# NYC Case Study

## Data Importing and inspection 

In [1]:
from pyspark.sql import SparkSession
spark = SparkSession \
    .builder \
    .appName("Basic RDD openration") \
    .getOrCreate()

In [2]:
# Creating a new DataFrame by calling read method on Spark object
df = spark.read.format("csv").load('/common_folder/nyc_parking/Parking_Violations_Issued_-_Fiscal_Year_2017.csv', header=True, InferSchema= True)
df

DataFrame[Summons Number: bigint, Plate ID: string, Registration State: string, Issue Date: timestamp, Violation Code: int, Vehicle Body Type: string, Vehicle Make: string, Violation Precinct: int, Issuer Precinct: int, Violation Time: string]

In [3]:
df.show(2)

+--------------+--------+------------------+-------------------+--------------+-----------------+------------+------------------+---------------+--------------+
|Summons Number|Plate ID|Registration State|         Issue Date|Violation Code|Vehicle Body Type|Vehicle Make|Violation Precinct|Issuer Precinct|Violation Time|
+--------------+--------+------------------+-------------------+--------------+-----------------+------------+------------------+---------------+--------------+
|    5092469481| GZH7067|                NY|2016-07-10 00:00:00|             7|             SUBN|       TOYOT|                 0|              0|         0143A|
|    5092451658| GZH7067|                NY|2016-07-08 00:00:00|             7|             SUBN|       TOYOT|                 0|              0|         0400P|
+--------------+--------+------------------+-------------------+--------------+-----------------+------------+------------------+---------------+--------------+
only showing top 2 rows



In [4]:
df.columns

['Summons Number',
 'Plate ID',
 'Registration State',
 'Issue Date',
 'Violation Code',
 'Vehicle Body Type',
 'Vehicle Make',
 'Violation Precinct',
 'Issuer Precinct',
 'Violation Time']

In [5]:
df.printSchema()

root
 |-- Summons Number: long (nullable = true)
 |-- Plate ID: string (nullable = true)
 |-- Registration State: string (nullable = true)
 |-- Issue Date: timestamp (nullable = true)
 |-- Violation Code: integer (nullable = true)
 |-- Vehicle Body Type: string (nullable = true)
 |-- Vehicle Make: string (nullable = true)
 |-- Violation Precinct: integer (nullable = true)
 |-- Issuer Precinct: integer (nullable = true)
 |-- Violation Time: string (nullable = true)



## Questions 

## Examine the Data 

### 1)  Find the total number of tickets for the year.

In [6]:
df.count()

#We can see there are over 10 million issued in the year 2017

10803028

### 2)  Find out the number of unique states from where the cars that got parking tickets came.

In [7]:
df.groupBy('Registration State').count().show()

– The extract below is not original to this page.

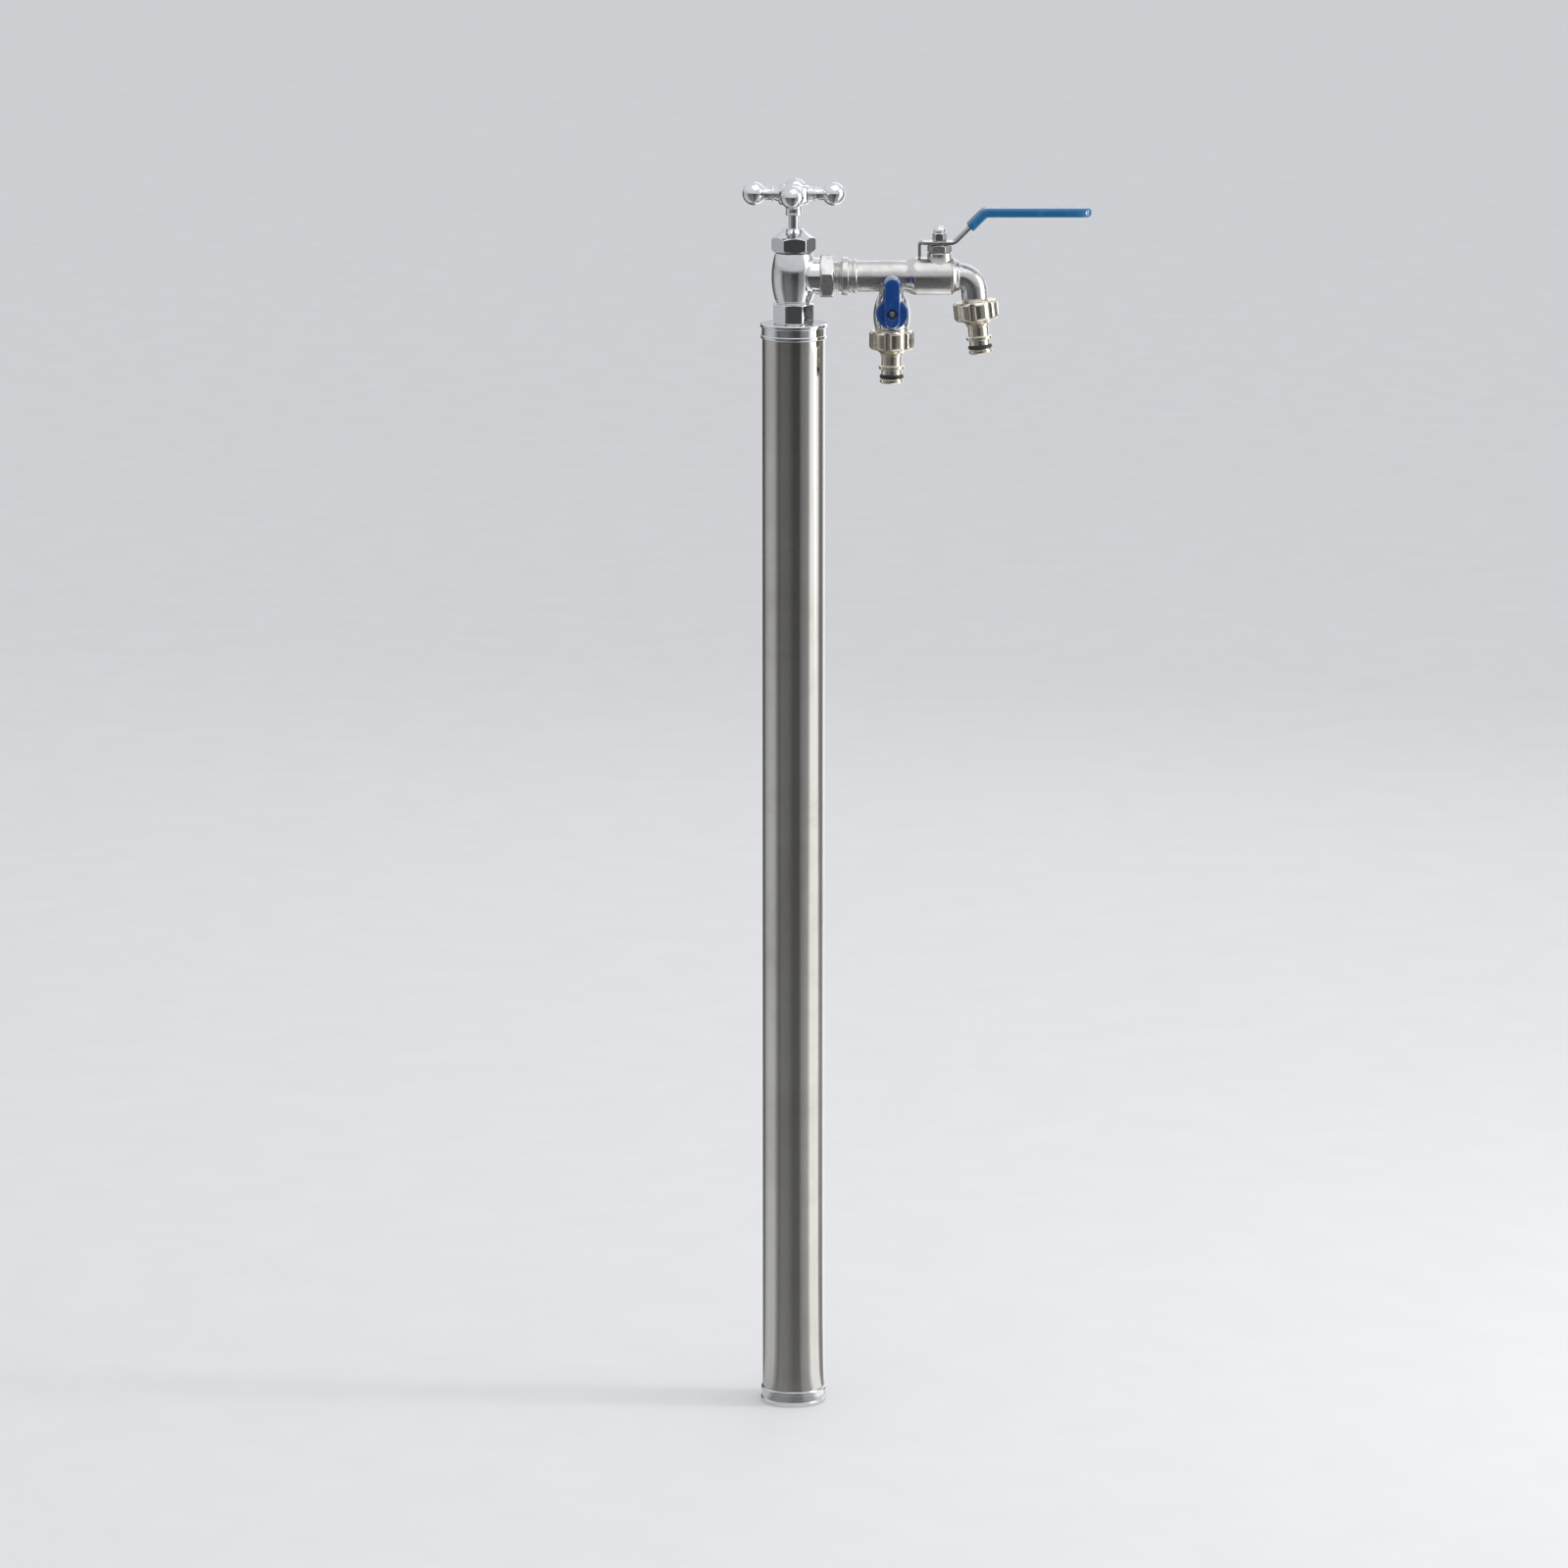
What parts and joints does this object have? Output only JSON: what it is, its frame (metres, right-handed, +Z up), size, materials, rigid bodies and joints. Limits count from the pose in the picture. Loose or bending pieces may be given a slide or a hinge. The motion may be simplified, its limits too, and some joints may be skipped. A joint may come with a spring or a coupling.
{
  "type": "garden standpipe",
  "caption": "Free-standing garden water post: polished tube with a screw-down stop valve on top and a side manifold with ball valves, hose nuts and push-on spigots.",
  "frame": {"origin": "centre of the foot on the ground plane, at the mouth of the supply thread", "axes": "+Z up along the post, +X along the side manifold towards the bent spout, -Y towards the viewer, where the front valve's wing handle faces"},
  "size_m": [0.2765, 0.0824, 0.9962],
  "materials": {
    "polished_steel": "polished",
    "chrome_trim": "polished",
    "satin_nickel": "satin",
    "warm_nickel": "satin, warm tint",
    "brass_inner": "machined",
    "plain_steel": "zinc plated",
    "seal_rubber": "matt",
    "seat_plastic": "matt white",
    "blue_sleeve": "soft vinyl sheen",
    "blue_wing": "gloss"
  },
  "bodies": {
    "post_body": {"base_collar": "chrome_trim", "post_tube": "polished_steel", "top_collar": "chrome_trim", "inlet_socket": "brass_inner", "inlet_gasket": "seal_rubber", "inlet_locknut": "brass_inner", "riser_pipe": "plain_steel", "riser_spacer_1": "seat_plastic", "riser_spacer_2": "seat_plastic", "top_nipple": "brass_inner", "top_gasket": "seal_rubber", "valve_body": "chrome_trim", "bonnet_gasket": "seal_rubber", "bonnet": "chrome_trim", "arm_lock_nut": "satin_nickel", "arm_ring": "satin_nickel", "arm_manifold": "satin_nickel", "end_seat_inlet": "seat_plastic", "end_seat_outlet": "seat_plastic", "end_packing": "seat_plastic", "end_gland_nut": "satin_nickel", "end_spout": "satin_nickel", "front_valve_body": "chrome_trim", "front_tail": "satin_nickel", "front_seat_inlet": "seat_plastic", "front_seat_outlet": "seat_plastic", "front_packing": "seat_plastic", "front_gland_nut": "satin_nickel", "end_hose_nut": "warm_nickel", "end_hose_gasket": "seal_rubber", "end_spigot_flange": "warm_nickel", "end_hose_spigot": "warm_nickel", "end_spigot_oring": "seal_rubber", "front_hose_nut": "warm_nickel", "front_hose_gasket": "seal_rubber", "front_spigot_flange": "warm_nickel", "front_hose_spigot": "warm_nickel", "front_spigot_oring": "seal_rubber"},
    "stop_plug": {"jumper": "brass_inner", "tap_washer": "seal_rubber", "washer_nut": "brass_inner"},
    "stop_spindle": {"spindle": "chrome_trim", "spindle_oring": "seal_rubber", "handle_hub": "chrome_trim", "handle_arm_1": "chrome_trim", "handle_arm_2": "chrome_trim", "handle_arm_3": "chrome_trim", "handle_arm_4": "chrome_trim", "handle_screw": "plain_steel", "handle_cap": "chrome_trim"},
    "end_valve_lever": {"end_ball": "brass_inner", "end_stem": "brass_inner", "end_lever": "plain_steel", "end_lever_sleeve": "blue_sleeve", "end_acorn_nut": "chrome_trim"},
    "front_valve_wing": {"front_ball": "brass_inner", "front_stem": "brass_inner", "front_handle": "blue_wing", "front_handle_screw": "plain_steel"}
  },
  "joints": [
    {"name": "plug_lift", "type": "slide", "parent": "post_body", "child": "stop_plug", "axis": [0, 0, 1], "range_m": [0, 0.005]},
    {"name": "handle_turn", "type": "hinge", "parent": "stop_plug", "child": "stop_spindle", "pos_m": [0, 0, 0.9216], "axis": [0, 0, 1], "range_deg": [0, 720]},
    {"name": "end_lever_turn", "type": "hinge", "parent": "post_body", "child": "end_valve_lever", "pos_m": [0.1154, 0, 0.9216], "axis": [0, 0, 1], "range_deg": [-90, 0]},
    {"name": "front_wing_turn", "type": "hinge", "parent": "post_body", "child": "front_valve_wing", "pos_m": [0.0777, -0.004, 0.8957], "axis": [0, 1, 0], "range_deg": [0, 90]}
  ],
  "couplings": [
    {"joint": "plug_lift", "follows": "handle_turn", "m_per_rad": 0.00039789}
  ]
}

+------------------+------+
|Registration State| count|
+------------------+------+
|                AZ| 26426|
|                SC| 21836|
|                NS|   730|
|                LA|  3466|
|                MN| 18227|
|                NJ|925965|
|                MX|     4|
|                DC|  4250|
|                OR|  5483|
|                99| 36625|
|                NT|     4|
|                VA| 72626|
|                RI| 12224|
|                KY|  3833|
|                WY|   411|
|                BC|   127|
|                NH|  8752|
|                MI| 15703|
|                NV|  1846|
|                GV|   704|
+------------------+------+
only showing top 20 rows



##  Aggregation tasks

### 1)  How often does each violation code occur? Display the frequency of the top five violation codes.

In [8]:
from pyspark.sql.functions import col
df.cube('Violation Code').count().sort(col("count").desc()).show(5)

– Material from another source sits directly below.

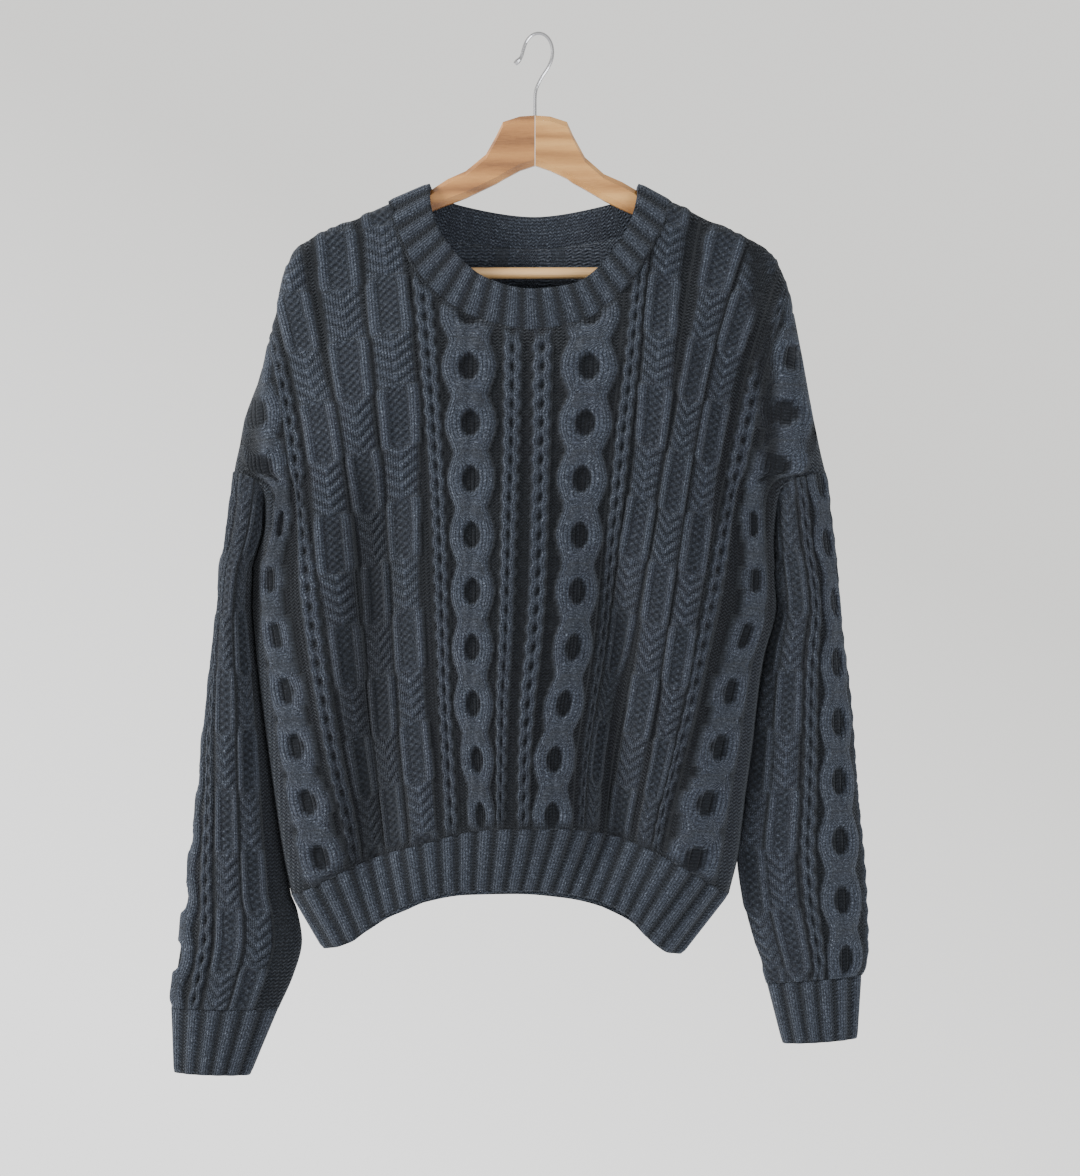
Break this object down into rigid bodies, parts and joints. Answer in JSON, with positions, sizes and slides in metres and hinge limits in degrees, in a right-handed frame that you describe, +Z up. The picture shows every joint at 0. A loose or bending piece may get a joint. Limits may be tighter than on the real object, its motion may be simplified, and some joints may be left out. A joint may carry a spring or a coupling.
{
  "type": "cable knit sweater on a wooden clothes hanger",
  "caption": "Long sleeved crew neck sweater in heavy cable knit with ribbed neckband, hem and cuffs, hanging from the shoulders of a wooden hanger with a trouser bar and a bent wire hook.",
  "frame": {"origin": "underside of the crown of the hanger's hook, where a rail would touch it", "axes": "+Z up, +X to the viewer's right, the front of the sweater faces -Y"},
  "size_m": [0.6258, 0.086, 0.9308],
  "materials": {
    "yarn": "soft heather wool, dark slate blue",
    "wood_left": "clear lacquered, darker half",
    "wood_right": "clear lacquered, lighter half",
    "wood_bar": "clear lacquered dowel",
    "wire": "polished"
  },
  "bodies": {
    "root": {"front": "yarn", "back": "yarn", "sleeve_left": "yarn", "sleeve_right": "yarn", "hem_rib_front": "yarn", "hem_rib_back": "yarn", "neckband": "yarn", "cuff_left": "yarn", "cuff_right": "yarn", "hanger_arm_left": "wood_left", "hanger_arm_right": "wood_right", "trouser_bar": "wood_bar", "hook": "wire"}
  },
  "joints": []
}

#Violation code 21 has the highest occurence closely followed by code 36

+--------------+--------+
|Violation Code|   count|
+--------------+--------+
|          null|10803028|
|            21| 1528588|
|            36| 1400614|
|            38| 1062304|
|            14|  893498|
+--------------+--------+
only showing top 5 rows



### 2)  How often does each 'vehicle body type' get a parking ticket? How about the 'vehicle make'? 

In [9]:
df.cube('Vehicle Body Type').count().sort(col("count").desc()).show(5)

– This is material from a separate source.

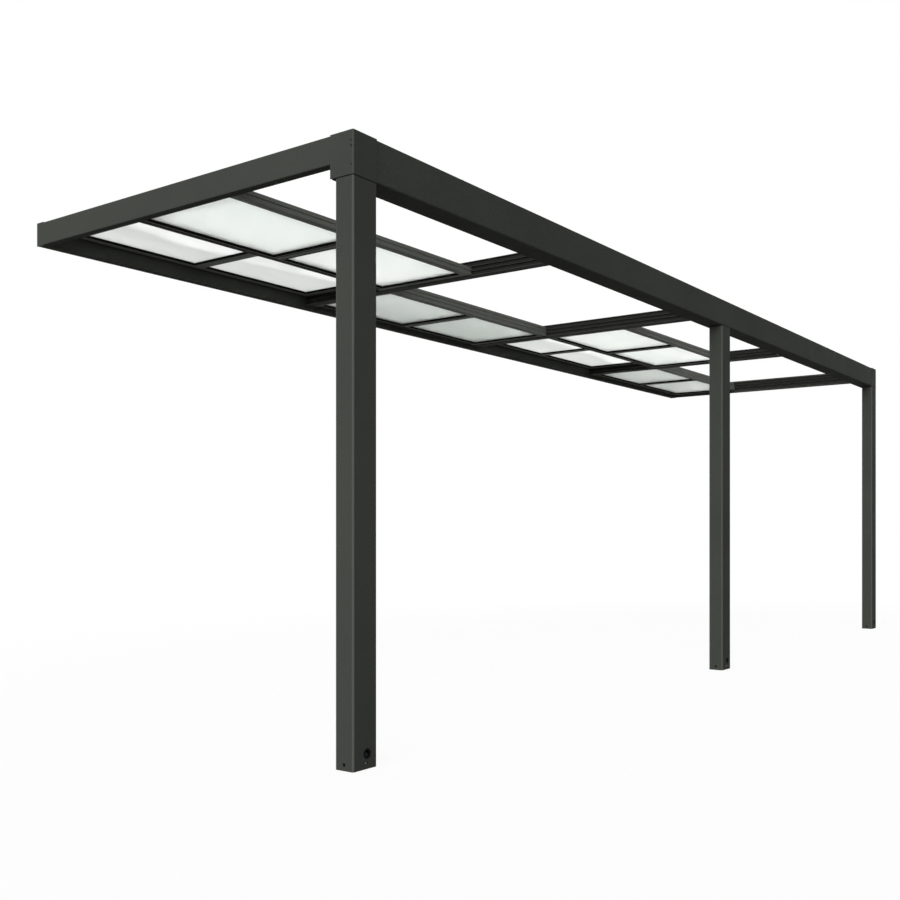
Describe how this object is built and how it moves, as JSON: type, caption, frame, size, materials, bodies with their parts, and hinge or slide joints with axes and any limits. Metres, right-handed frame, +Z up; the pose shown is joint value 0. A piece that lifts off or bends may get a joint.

#We can see that SUBN has the highest parking ticket count followed by 4DSD

+-----------------+--------+
|Vehicle Body Type|   count|
+-----------------+--------+
|             null|10803028|
|             SUBN| 3719802|
|             4DSD| 3082020|
|              VAN| 1411970|
|             DELV|  687330|
+-----------------+--------+
only showing top 5 rows



In [10]:
df.cube('Vehicle Make').count().sort(col("count").desc()).show(5)

#We can see that FORD has the highest parking ticket count followed by TOYOTA

+------------+--------+
|Vehicle Make|   count|
+------------+--------+
|        null|10803028|
|        FORD| 1280958|
|       TOYOT| 1211451|
|       HONDA| 1079238|
|       NISSA|  918590|
+------------+--------+
only showing top 5 rows



###  A precinct is a police station that has a certain zone of the city under its command. Find the (5 highest) frequencies of tickets for each of the following

In [11]:
df.cube('Violation Precinct').count().sort(col("count").desc()).show(6)

+------------------+--------+
|Violation Precinct|   count|
+------------------+--------+
|              null|10803028|
|                 0| 2072400|
|                19|  535671|
|                14|  352450|
|                 1|  331810|
|                18|  306920|
+------------------+--------+
only showing top 6 rows



In [12]:
df.cube('Issuer Precinct').count().sort(col("count").desc()).show(6)

+---------------+--------+
|Issuer Precinct|   count|
+---------------+--------+
|           null|10803028|
|              0| 2388479|
|             19|  521513|
|             14|  344977|
|              1|  321170|
|             18|  296553|
+---------------+--------+
only showing top 6 rows